Time. There is either too much or not enough. Too little it seems for the life with my husband and our plans for the future. Too much time in the days after his passing, time I am wasting by not doing the things either needing to be done or things I want to do, or worse, things I said I would do. He always said I was a procrastinator. He knew me very well it seems. But hey, I did clean the cat litter box today. Some things have a way of making you realize that time is up.
I think about the things that I think I have to time to take care of like filing taxes for 2008. I filed an extension (twice), so I think there is still some time to do them. And then Thanksgiving is some time in the next week or two (I can't remember). I thought if I ignored it, it would just pass by like any other day. Alas, that is not going to be the case. It is now time to make definitive plans. I'll do that tomorrow. I promise.
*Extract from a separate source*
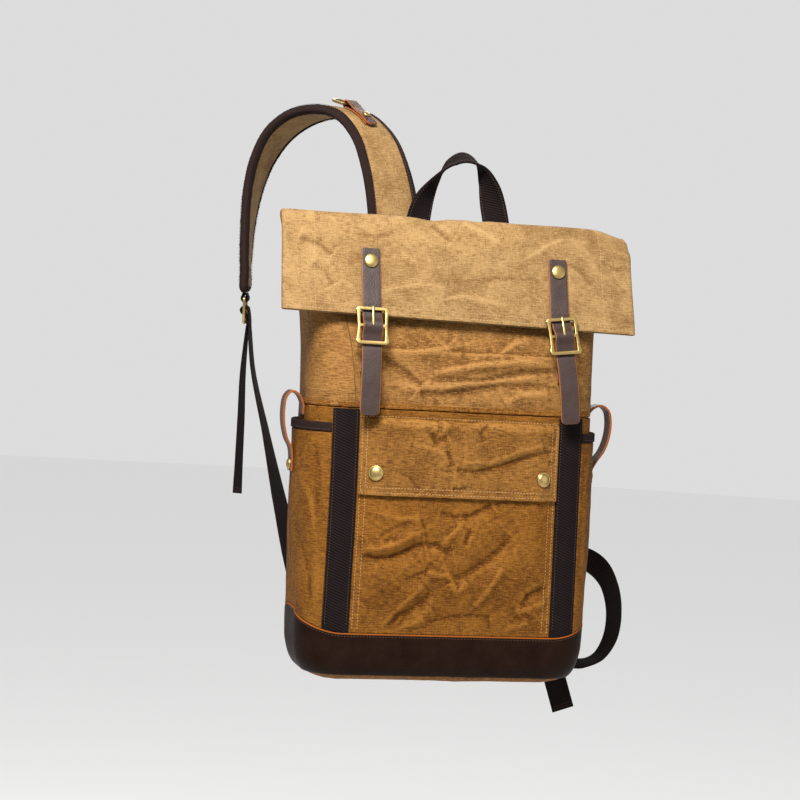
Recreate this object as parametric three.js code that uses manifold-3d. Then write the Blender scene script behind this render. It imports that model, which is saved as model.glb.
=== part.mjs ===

And then Christmas is the next hurdle.....do they ever end? I remember how I professed with such authority and confidence to our daughters that I would make quilts out of his clothes. We have 5 daughters...I should have time to make one for each of them by Christmas, right? Tonight I looked online at patterns to get an idea of what I wanted to do and then I went into his closet. Nope, it's not time yet.
Labels: mourning, procrastination, time
Let's start with today. Today is Friday. Friday the 13th to be exact. Is that significant in some way? Maybe, maybe not. But it is the end of the week, the end of yet another week. The exact ending of 12 full weeks since my world forever changed. And I am weak, weak in spirit, weak in self awareness, weak in caring for myself or others, even my cats it seems. My days aren't much more than getting out of bed, playing on the computer, smoking way too much and returning to bed at a dreadfully late hour. Every day lately has been the same. It is like "Groundhog Day" every day.
And it has to stop.
On a Saturday twelve weeks ago, my husband died very suddenly at the age of 52. Almost exactly nine days to the minute after his birthday. He died while I was on the phone with him. It took me 3 minutes to get to him, but it was too late. His last words to me were "Where are you?"
Two weeks ago would have been our 21st wedding anniversary. And now the holidays are approaching which is bringing even more sadness and confusion.
I want to run away, but not sure to where.